You have the knowledge segment technicians, that focus on obtuse, abstract, distant, disconnected technical solutions to structuring knowledge. The semantic Web bullshit (Freebase was a failed product of that) from 10-15 years ago was largely a stillborn spawn of that realm. You still have an army of obsessive knowledge technicians messing with similar semantic Web concepts, having entirely failed to understand the failure of that era and that the knowledge structure isn't even remotely the most important aspect to getting to the proper end goal of maximum knowledge distribution & access. Those hyper technical system efforts almost always die on the lab floor so to speak, and almost never actually impact or benefit the end users: the billions of readers out there on the Internet. It's like living in an ivory tower and never touching the end knowledge consumer. Wikipedia at its heart is a very dumb encyclopedia in terms of its technical structure, and it has done radically more for traditional knowledge access & distribution than just about any other modern service (save Google of course).

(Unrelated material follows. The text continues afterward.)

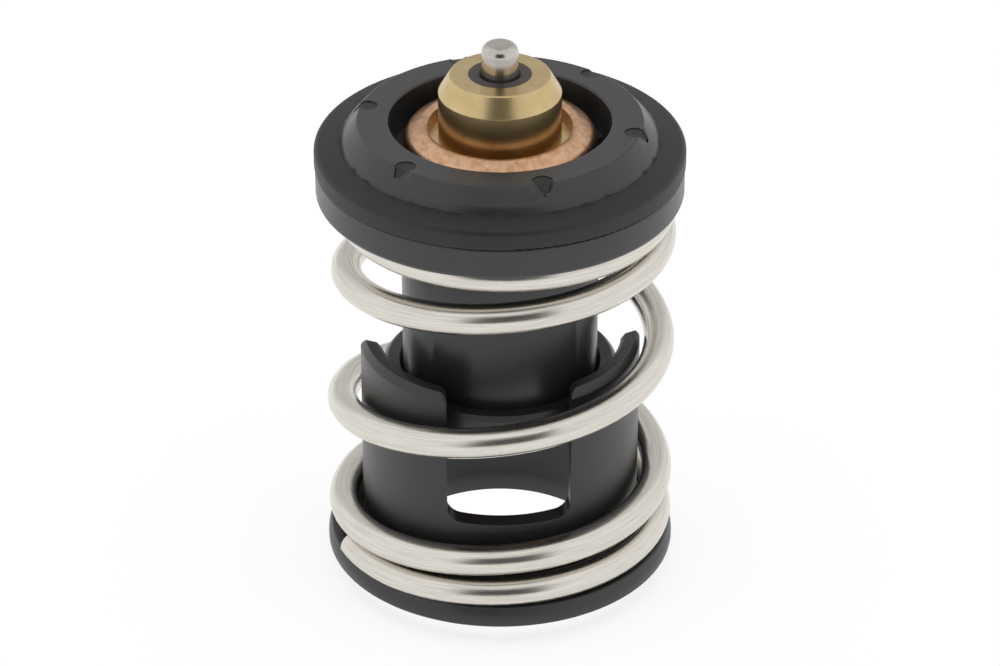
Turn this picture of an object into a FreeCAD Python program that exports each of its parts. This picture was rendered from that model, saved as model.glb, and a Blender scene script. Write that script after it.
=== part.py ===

The next great knowledge service will probably not be great because it has a revolutionary technical underpinning like a more advanced Freebase or similar. Those efforts will continue to fall flat, because the end reader/consumer does not care about any of that, it's superfluous to what they want. It's like great engineers that can't build great products because they don't understand the user at all and that most people aren't interested in highly technical or complex solutions (tendency toward over-engineering, having no Steve Jobs-like taste or touch for product). Freebase and many technical knowledge solutions put a lot of the technical capabilities in the reader's face in presentation; the key to eg Google succeeding was that it hid all of its incredible complexity behind a single input box of ultimate simplicity. The next great knowledge service will be quasi-dumb in terms of advanced knowledge structure, more like Wikipedia (and or it will otherwise entirely hide its advanced technical structure from the reader and appear dumb / simple on the outside).